No, it’s what’s happening on and around the field that can’t be ignored. Blame it on the broadcasters at ESPN, who can’t stop reminding us that unlike professional players, these kids aren’t in it for the money, just for the love of the game. They’re right. In the majors, win or lose, the players still go home to their millions of dollars, while here, when the players lose, they let down everyone: their families, who put their lives on hold and spent thousands of dollars to travel with them and cheer them on; their hometowns, most of which are just dots on the map like Waipio, HI, and Webb City, MO, places that otherwise would never get any attention in the news; and, worst of all, their coach, who probably wants to win it all more than anyone else in the world.
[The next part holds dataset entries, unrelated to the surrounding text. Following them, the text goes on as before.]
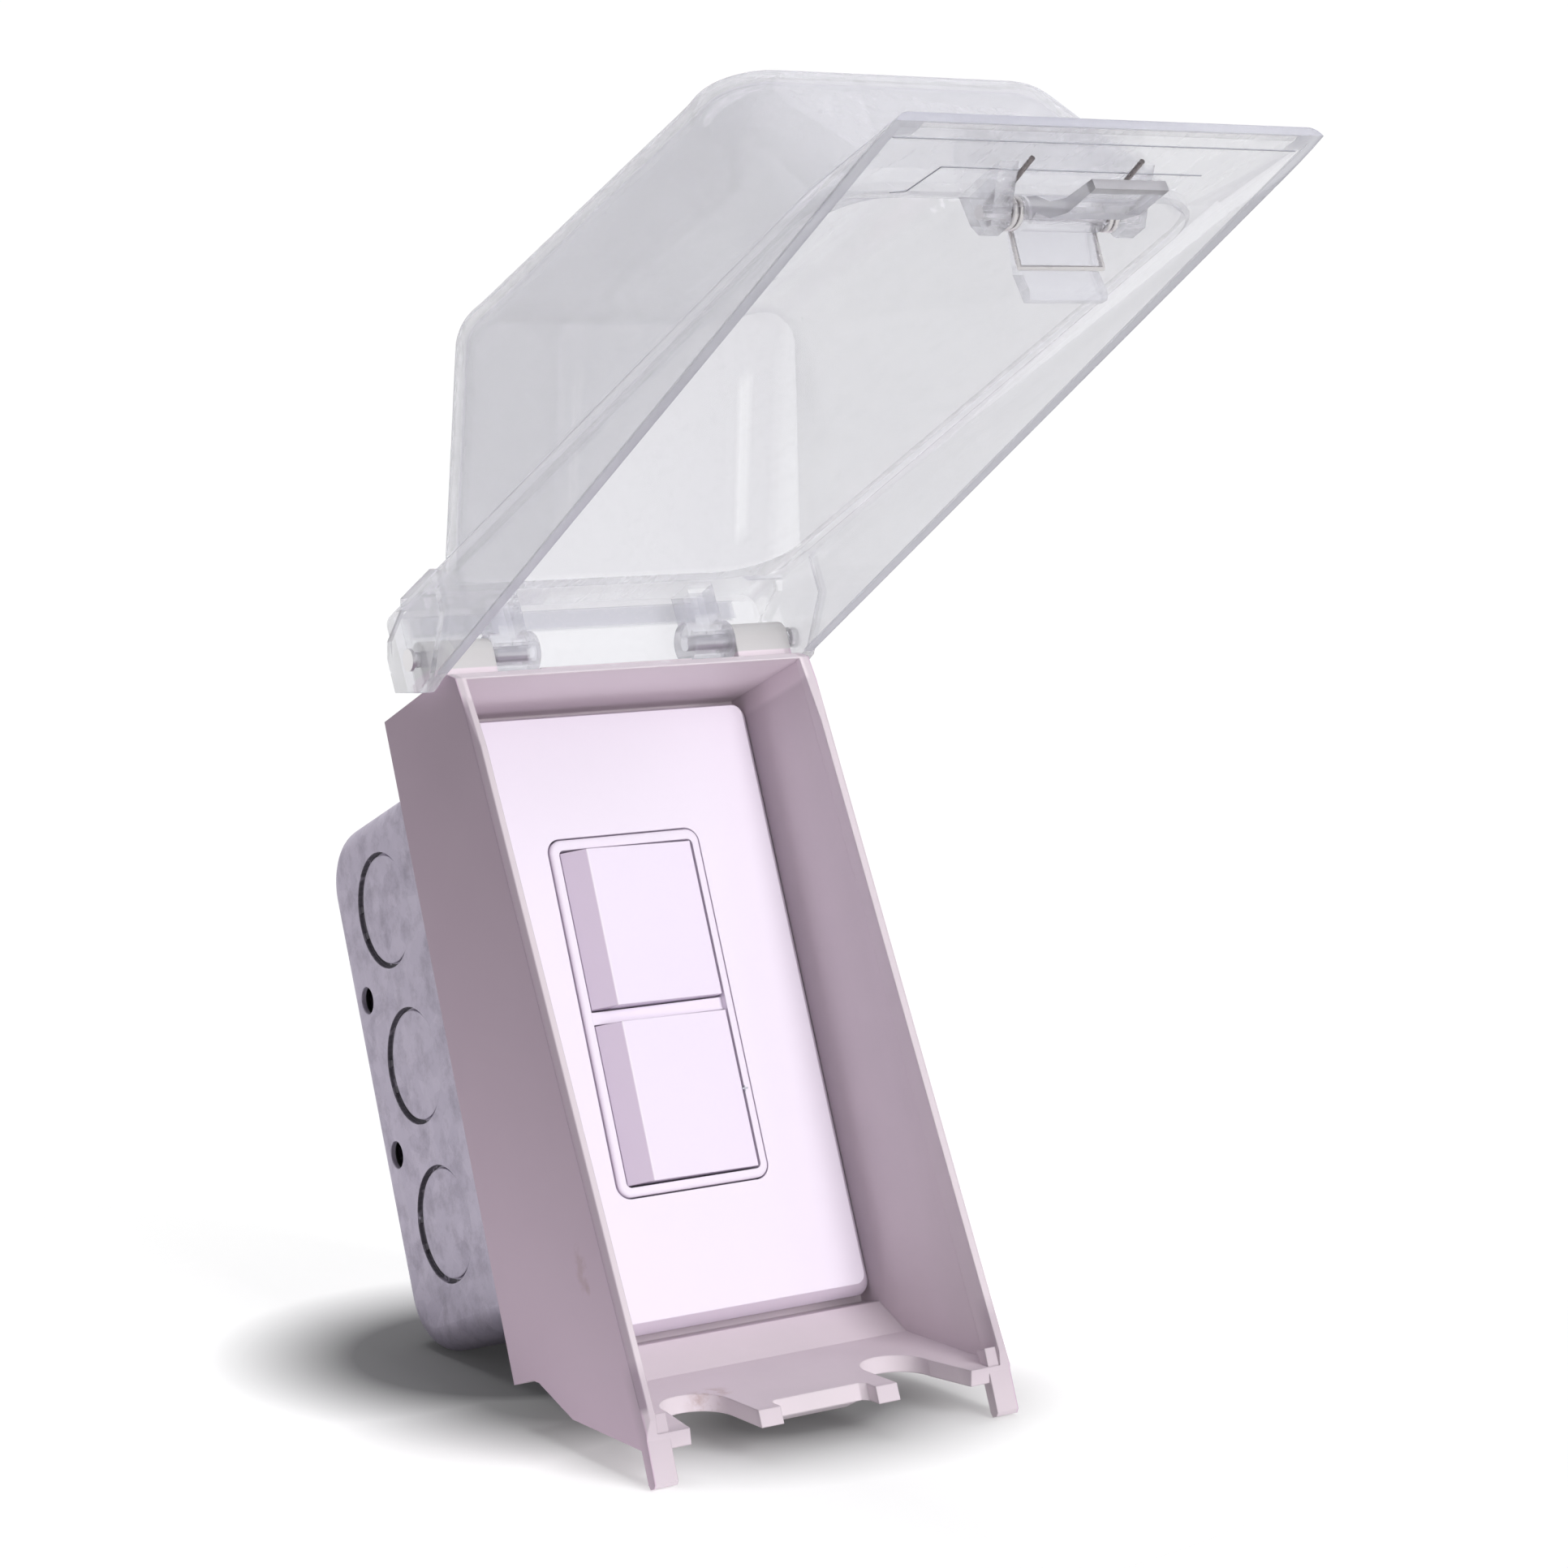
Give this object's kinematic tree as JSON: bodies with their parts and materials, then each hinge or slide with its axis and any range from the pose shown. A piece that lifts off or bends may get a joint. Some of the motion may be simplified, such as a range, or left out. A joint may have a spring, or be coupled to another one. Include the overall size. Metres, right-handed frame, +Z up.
{
  "type": "outdoor weatherproof switch",
  "caption": "Weatherproof light switch: wedge frame with a clear domed hinged lid and spring latch over side-acting rockers, on a steel wall box.",
  "frame": {"origin": "middle of the wall plate in the plane of the cover frame's back rim, where the frame meets the wall", "axes": "+X right seen from the front, +Y back into the wall, +Z up"},
  "size_m": [0.0812, 0.251, 0.2039],
  "materials": {
    "frame_pvc": "satin",
    "clear_lid": "clear",
    "latch_plastic": "translucent grey",
    "pin_steel": "bright",
    "plate_plastic": "gloss",
    "galvanised": "galvanised",
    "foam": "foam",
    "housing_plastic": "matte",
    "contact_brass": "bright",
    "green_screw": "green"
  },
  "bodies": {
    "base": {"cover_frame": "frame_pvc", "wall_plate": "plate_plastic", "sub_plate": "plate_plastic", "insert_frame": "plate_plastic", "mounting_strap": "galvanised", "strap_screws": "pin_steel", "sub_plate_screws": "pin_steel", "ground_screw": "green_screw", "box_ground_screw": "green_screw", "wall_box": "galvanised", "wall_gasket": "foam", "fixed_contact_upper": "contact_brass", "common_terminal_upper": "contact_brass", "fixed_contact_lower": "contact_brass", "common_terminal_lower": "contact_brass", "terminal_screws": "contact_brass", "rocker_pins": "pin_steel", "switch_housing": "housing_plastic", "housing_back_cover": "housing_plastic"},
    "lid": {"lid": "clear_lid", "hinge_pin_left": "pin_steel", "hinge_pin_right": "pin_steel", "latch_pin": "pin_steel", "latch_spring": "pin_steel"},
    "latch": {"latch": "latch_plastic"},
    "rocker_upper": {"rocker_upper": "plate_plastic"},
    "rocker_lower": {"rocker_lower": "plate_plastic"},
    "arm_upper": {"contact_arm_upper": "contact_brass"},
    "arm_lower": {"contact_arm_lower": "contact_brass"}
  },
  "joints": [
    {"name": "lid_hinge", "type": "hinge", "parent": "base", "child": "lid", "pos_m": [0, -0.0215, 0.065], "axis": [1, 0, 0], "range_deg": [-6, 89.15]},
    {"name": "latch_hinge", "type": "hinge", "parent": "lid", "child": "latch", "pos_m": [0, -0.17335, 0.08173], "axis": [1, 0, 0], "range_deg": [-18, 35.5], "stiffness_Nm_per_rad": 0.02, "deforming": ["latch_spring"]},
    {"name": "rocker_upper_tilt", "type": "hinge", "parent": "base", "child": "rocker_upper", "pos_m": [0, -0.008, 0.0153], "axis": [0, 0, -1], "range_deg": [0, 8]},
    {"name": "rocker_lower_tilt", "type": "hinge", "parent": "base", "child": "rocker_lower", "pos_m": [0, -0.008, -0.0167], "axis": [0, 0, -1], "range_deg": [0, 8]},
    {"name": "contact_arm_upper_swing", "type": "hinge", "parent": "base", "child": "arm_upper", "pos_m": [0, 0.019, 0.0153], "axis": [0, 0, 1], "range_deg": [0, 7.1]},
    {"name": "contact_arm_lower_swing", "type": "hinge", "parent": "base", "child": "arm_lower", "pos_m": [0, 0.019, -0.0167], "axis": [0, 0, 1], "range_deg": [0, 7.1]}
  ],
  "couplings": [
    {"joint": "contact_arm_upper_swing", "follows": "rocker_upper_tilt", "ratio": 0.8667},
    {"joint": "contact_arm_lower_swing", "follows": "rocker_lower_tilt", "ratio": 0.8667}
  ]
}
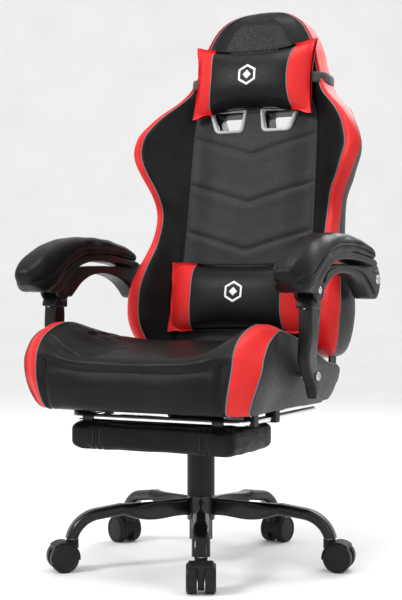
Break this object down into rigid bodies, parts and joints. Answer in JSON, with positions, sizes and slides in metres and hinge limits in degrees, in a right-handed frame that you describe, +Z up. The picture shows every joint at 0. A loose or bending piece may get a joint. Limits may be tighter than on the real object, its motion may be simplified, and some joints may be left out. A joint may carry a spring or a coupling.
{
  "type": "gaming chair",
  "caption": "High-back bucket gaming chair on a star base with castors, linkage armrests, head and lumbar pillows and a pull-out footrest.",
  "frame": {"origin": "on the column axis at the floor", "axes": "+Z up along the column; the chair faces -Y; the sitter's left is +X"},
  "size_m": [0.678, 0.7082, 1.2584],
  "materials": {
    "black_gloss_paint": "gloss",
    "black_nylon": "matte",
    "bright_steel": "satin",
    "black_tube": "satin",
    "black_lever": "satin",
    "grey_steel": "satin",
    "moulded_black": "satin",
    "footrest_chrome": "polished",
    "slot_grey": "satin",
    "black_leather": "satin",
    "red_leather": "satin",
    "pillow_leather": "satin",
    "elastic_strap": "matte"
  },
  "bodies": {
    "base": {"base_hub": "black_gloss_paint", "base_leg_1": "black_gloss_paint", "base_leg_2": "black_gloss_paint", "base_leg_3": "black_gloss_paint", "base_leg_4": "black_gloss_paint", "base_leg_5": "black_gloss_paint", "column_outer_tube": "black_tube", "column_bush": "black_nylon", "thrust_bearing": "bright_steel", "column_cover_lower": "black_nylon"},
    "lift_rod": {"piston_rod": "bright_steel"},
    "mechanism": {"mechanism_housing": "black_tube", "gas_cylinder": "black_tube", "column_cover_upper": "black_nylon", "tilt_pin": "bright_steel", "tilt_spring": "bright_steel"},
    "lift_lever": {"lift_lever": "black_lever"},
    "tilt_knob": {"tilt_knob": "black_nylon"},
    "seat": {"seat_plate": "black_tube", "seat_frame": "black_tube", "seat_pivot_bolts": "bright_steel", "footrest_guides": "black_nylon", "seat_cushion": "black_leather", "seat_bolster_left": "red_leather", "seat_bolster_right": "red_leather"},
    "footrest": {"footrest_tube": "footrest_chrome"},
    "footrest_pad": {"footrest_pad": "black_leather", "footrest_brackets": "black_tube"},
    "backrest": {"back_frame": "black_tube", "arm_rear_bolts": "bright_steel", "back_cushion": "black_leather", "slot_bezels": "slot_grey", "back_bolster_left": "red_leather", "back_bolster_right": "red_leather", "head_pillow": "pillow_leather", "head_strap": "elastic_strap", "lumbar_pillow": "pillow_leather"},
    "recline_lever": {"recline_lever": "black_lever"},
    "caster_1": {"caster_hood_1": "black_nylon", "caster_pins_1": "bright_steel"},
    "wheels_1": {"caster_wheels_1": "black_nylon"},
    "caster_2": {"caster_hood_2": "black_nylon", "caster_pins_2": "bright_steel"},
    "wheels_2": {"caster_wheels_2": "black_nylon"},
    "caster_3": {"caster_hood_3": "black_nylon", "caster_pins_3": "bright_steel"},
    "wheels_3": {"caster_wheels_3": "black_nylon"},
    "caster_4": {"caster_hood_4": "black_nylon", "caster_pins_4": "bright_steel"},
    "wheels_4": {"caster_wheels_4": "black_nylon"},
    "caster_5": {"caster_hood_5": "black_nylon", "caster_pins_5": "bright_steel"},
    "wheels_5": {"caster_wheels_5": "black_nylon"},
    "arm_post_left": {"arm_post_left": "grey_steel"},
    "arm_left": {"arm_link_left": "moulded_black", "arm_pad_left": "black_leather"},
    "arm_post_right": {"arm_post_right": "grey_steel"},
    "arm_right": {"arm_link_right": "moulded_black", "arm_pad_right": "black_leather"}
  },
  "joints": [
    {"name": "caster_swivel_1", "type": "hinge", "parent": "base", "child": "caster_1", "pos_m": [0.12939, -0.25394, 0.069], "axis": [0, 0, 1], "continuous": true},
    {"name": "wheel_spin_1", "type": "hinge", "parent": "caster_1", "child": "wheels_1", "pos_m": [0.13892, -0.27265, 0.03], "axis": [0.891, 0.454, 0], "continuous": true},
    {"name": "caster_swivel_2", "type": "hinge", "parent": "base", "child": "caster_2", "pos_m": [0.28149, 0.04458, 0.069], "axis": [0, 0, 1], "continuous": true},
    {"name": "wheel_spin_2", "type": "hinge", "parent": "caster_2", "child": "wheels_2", "pos_m": [0.30223, 0.04787, 0.03], "axis": [-0.1564, 0.9877, 0], "continuous": true},
    {"name": "caster_swivel_3", "type": "hinge", "parent": "base", "child": "caster_3", "pos_m": [0.04458, 0.28149, 0.069], "axis": [0, 0, 1], "continuous": true},
    {"name": "wheel_spin_3", "type": "hinge", "parent": "caster_3", "child": "wheels_3", "pos_m": [0.04787, 0.30223, 0.03], "axis": [-0.9877, 0.1564, 0], "continuous": true},
    {"name": "caster_swivel_4", "type": "hinge", "parent": "base", "child": "caster_4", "pos_m": [-0.25394, 0.12939, 0.069], "axis": [0, 0, 1], "continuous": true},
    {"name": "wheel_spin_4", "type": "hinge", "parent": "caster_4", "child": "wheels_4", "pos_m": [-0.27265, 0.13892, 0.03], "axis": [-0.454, -0.891, 0], "continuous": true},
    {"name": "caster_swivel_5", "type": "hinge", "parent": "base", "child": "caster_5", "pos_m": [-0.20153, -0.20153, 0.069], "axis": [0, 0, 1], "continuous": true},
    {"name": "wheel_spin_5", "type": "hinge", "parent": "caster_5", "child": "wheels_5", "pos_m": [-0.21638, -0.21638, 0.03], "axis": [0.7071, -0.7071, 0], "continuous": true},
    {"name": "seat_swivel", "type": "hinge", "parent": "base", "child": "lift_rod", "pos_m": [0, 0, 0.06], "axis": [0, 0, 1], "continuous": true},
    {"name": "seat_height", "type": "slide", "parent": "lift_rod", "child": "mechanism", "axis": [0, 0, 1], "range_m": [0, 0.08]},
    {"name": "lift_lever_pull", "type": "hinge", "parent": "mechanism", "child": "lift_lever", "pos_m": [-0.044, 0.012, 0.302], "axis": [0, 1, 0], "range_deg": [0, 4], "stiffness_Nm_per_rad": 3, "springref_deg": -17.19},
    {"name": "tilt_knob_turn", "type": "hinge", "parent": "mechanism", "child": "tilt_knob", "pos_m": [0, 0.082, 0.28], "axis": [0, 0, 1], "continuous": true},
    {"name": "seat_tilt", "type": "hinge", "parent": "mechanism", "child": "seat", "pos_m": [0, -0.02, 0.322], "axis": [-1, 0, 0], "range_deg": [0, 10], "stiffness_Nm_per_rad": 150, "springref_deg": -22.92, "deforming": ["tilt_spring"]},
    {"name": "recline", "type": "hinge", "parent": "seat", "child": "backrest", "pos_m": [0, 0.23, 0.41], "axis": [-1, 0, 0], "range_deg": [0, 40]},
    {"name": "recline_lever_pull", "type": "hinge", "parent": "seat", "child": "recline_lever", "pos_m": [-0.25, 0.23, 0.41], "axis": [-1, 0, 0], "range_deg": [0, 18], "stiffness_Nm_per_rad": 2.5, "springref_deg": -22.92},
    {"name": "footrest_slide", "type": "slide", "parent": "seat", "child": "footrest", "axis": [0, -1, 0], "range_m": [0, 0.2]},
    {"name": "footrest_flip", "type": "hinge", "parent": "footrest", "child": "footrest_pad", "pos_m": [0, -0.215, 0.328], "axis": [-1, 0, 0], "range_deg": [0, 180]},
    {"name": "arm_post_swing_left", "type": "hinge", "parent": "seat", "child": "arm_post_left", "pos_m": [0.28, -0.05, 0.415], "axis": [-1, 0, 0], "range_deg": [0, 41]},
    {"name": "arm_swing_left", "type": "hinge", "parent": "arm_post_left", "child": "arm_left", "pos_m": [0.3, -0.116, 0.592], "axis": [-1, 0, 0], "range_deg": [-33, 0]},
    {"name": "arm_post_swing_right", "type": "hinge", "parent": "seat", "child": "arm_post_right", "pos_m": [-0.28, -0.05, 0.415], "axis": [-1, 0, 0], "range_deg": [0, 41]},
    {"name": "arm_swing_right", "type": "hinge", "parent": "arm_post_right", "child": "arm_right", "pos_m": [-0.3, -0.116, 0.592], "axis": [-1, 0, 0], "range_deg": [-33, 0]}
  ],
  "couplings": [
    {"joint": "footrest_flip", "follows": "footrest_slide", "rad_per_m": 15.708},
    {"joint": "arm_post_swing_left", "follows": "recline", "ratio": 1.02},
    {"joint": "arm_swing_left", "follows": "recline", "ratio": -0.8},
    {"joint": "arm_post_swing_right", "follows": "recline", "ratio": 1.02},
    {"joint": "arm_swing_right", "follows": "recline", "ratio": -0.8}
  ]
}
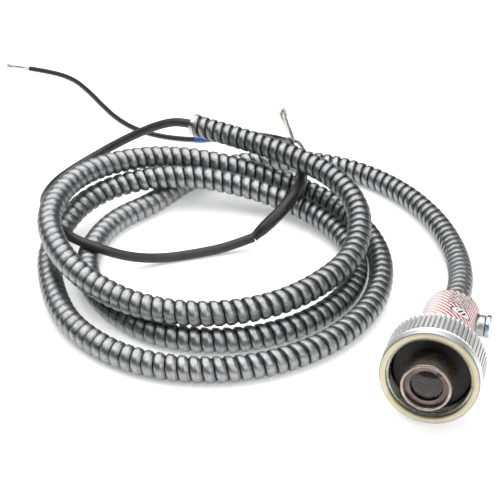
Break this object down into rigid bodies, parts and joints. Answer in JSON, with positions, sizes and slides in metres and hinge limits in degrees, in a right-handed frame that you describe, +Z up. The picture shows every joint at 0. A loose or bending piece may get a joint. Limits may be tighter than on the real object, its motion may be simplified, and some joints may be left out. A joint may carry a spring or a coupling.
{
  "type": "flame sensor probe",
  "caption": "Optical flame sensor head with a lens in a nose barrel and a knurled coupling collar, on a long flexible steel conduit that carries its signal cable.",
  "frame": {"origin": "on the ground, under the middle of the head's bounding box, cord left out", "axes": "+Z up; -Y the way the nose looks, which is tilted up by 6 degrees; +X the clamp screw's side"},
  "size_m": [0.4057, 0.3681, 0.051],
  "materials": {
    "plated_collar": "turned steel, zinc plated with a pale yellow passivation",
    "brass": "turned brass",
    "spring_steel": "plated spring steel",
    "nose_metal": "turned, brown-grey conversion coat",
    "ring_metal": "bright steel",
    "lens_glass": "polished",
    "black_rubber": "matt",
    "blackened_metal": "matt black",
    "phenolic": "moulded phenolic",
    "flange_metal": "dark conversion coat",
    "gasket_fibre": "pressed fibre and graphite",
    "housing_metal": "turned, satin",
    "label_film": "printed film, red hatching on white",
    "cell_can": "drawn can",
    "gold_pins": "gold flash",
    "socket_ceramic": "moulded, off-white",
    "cable_jacket": "extruded vinyl, dark warm grey",
    "black_jacket": "extruded vinyl, black",
    "red_nylon": "moulded nylon",
    "blue_zinc": "blue bright zinc",
    "galvanised_strip": "galvanised steel strip, wound and interlocked",
    "bright_zinc": "bright zinc",
    "heat_shrink": "shrunk tube, black",
    "blue_marker": "printed vinyl sleeve, blue",
    "cream_insulation": "extruded polyethylene",
    "tinned_copper": "tinned copper strands, twisted"
  },
  "bodies": {
    "root": {"collar_stop_ring": "spring_steel", "nose_barrel": "nose_metal", "lens_retaining_ring": "ring_metal", "lens": "lens_glass", "lens_seal": "black_rubber", "aperture_disc": "blackened_metal", "insulating_sleeve": "phenolic", "mounting_flange": "flange_metal", "face_gasket": "gasket_fibre", "body_housing": "housing_metal", "body_label": "label_film", "photocell": "cell_can", "cell_pins": "gold_pins", "contact_sleeves": "brass", "cell_socket": "socket_ceramic", "spring_washer": "spring_steel", "solder_tags": "brass", "core_leads": "black_jacket", "head_cable": "cable_jacket", "cable_ferrule": "brass", "conduit_bushing": "red_nylon", "conduit_lead": "galvanised_strip", "conduit_coil": "galvanised_strip", "conduit_tail": "galvanised_strip", "conduit_end_bushing": "bright_zinc", "signal_cable": "cable_jacket", "heat_shrink_sleeve": "heat_shrink", "lead_wire": "black_jacket", "marker_sleeve": "blue_marker", "core_insulation": "cream_insulation", "bare_conductor": "tinned_copper", "shield_pigtail": "tinned_copper"},
    "ring_carriage": {"slip_ring": "brass"},
    "collar": {"coupling_collar": "plated_collar"},
    "saddle": {"clamp_saddle": "spring_steel"},
    "screw": {"clamp_screw": "blue_zinc"}
  },
  "joints": [
    {"name": "collar_slide", "type": "slide", "parent": "root", "child": "ring_carriage", "axis": [0, -0.9945, 0.1045], "range_m": [0, 0.0055]},
    {"name": "collar_spin", "type": "hinge", "parent": "ring_carriage", "child": "collar", "pos_m": [0, -0.03121, 0.02687], "axis": [0, -0.9945, 0.1045], "continuous": true},
    {"name": "clamp_travel", "type": "slide", "parent": "root", "child": "saddle", "axis": [1, 0, 0], "range_m": [0, 0.0016]},
    {"name": "clamp_turn", "type": "hinge", "parent": "saddle", "child": "screw", "pos_m": [0, 0.03244, 0.02018], "axis": [1, 0, 0], "range_deg": [0, 576]}
  ],
  "couplings": [
    {"joint": "clamp_turn", "follows": "clamp_travel", "rad_per_m": 6283.2}
  ]
}
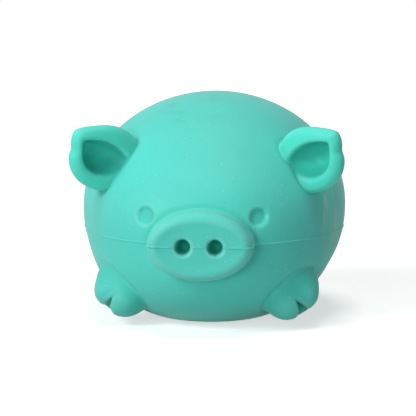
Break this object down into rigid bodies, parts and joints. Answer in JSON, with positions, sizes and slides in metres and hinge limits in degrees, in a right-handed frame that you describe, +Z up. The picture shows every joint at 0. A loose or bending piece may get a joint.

All this comes out in little tidbits during the game. It comes out when the announcer talks about the coach, invariably a former ballplayer who failed to make it out of the minors and is determined to vicariously live out his dream of athletic success through his son, the star player. His determination manifests itself in various ways, from quitting his day job in favor of coaching, to forcing the team to practice for hours every day. It comes out through shots of the fans, who cheer wildly for their team when they are up, yet sit in stony silence when things aren’t going their way. It comes out on the faces of the players, who refrain from showing any spontaneous display of joy, except for the relief on their faces when they don’t lose.

As the game wears on, the tension builds. The pitchers tire, and baserunners reach. No one wants to be the one who blows it for everybody else. This makes things tough on everybody: the catcher, who doesn’t want to give up the game-breaking passed ball (when the pitchers throw curveballs, they make Rick Ankiel look like Greg Maddux); the hitter, who doesn’t want to make the game-breaking out, the defense, which doesn’t want to make the game-breaking error; and so on and so forth. Given that the game ultimately has to break, someone always ends up as the goat, and given that this is Little League, that someone is usually 11 or 12 years old, and not usually ready to cope with it.

When the game does end, after a few seconds of showing the winning team pile on each other in celebration, the camera shifts to the losing team. Some players start wandering aimlessly in stunned disbelief, others cry their eyes out. There is no more depressing sight in all of sports. The only saving grace for them is that with the season over, the pressure of performing in front of a national audience releases, the memory of the loss fades, and kids can go back to being kids.

That is, until they watch SportsCenter the next day.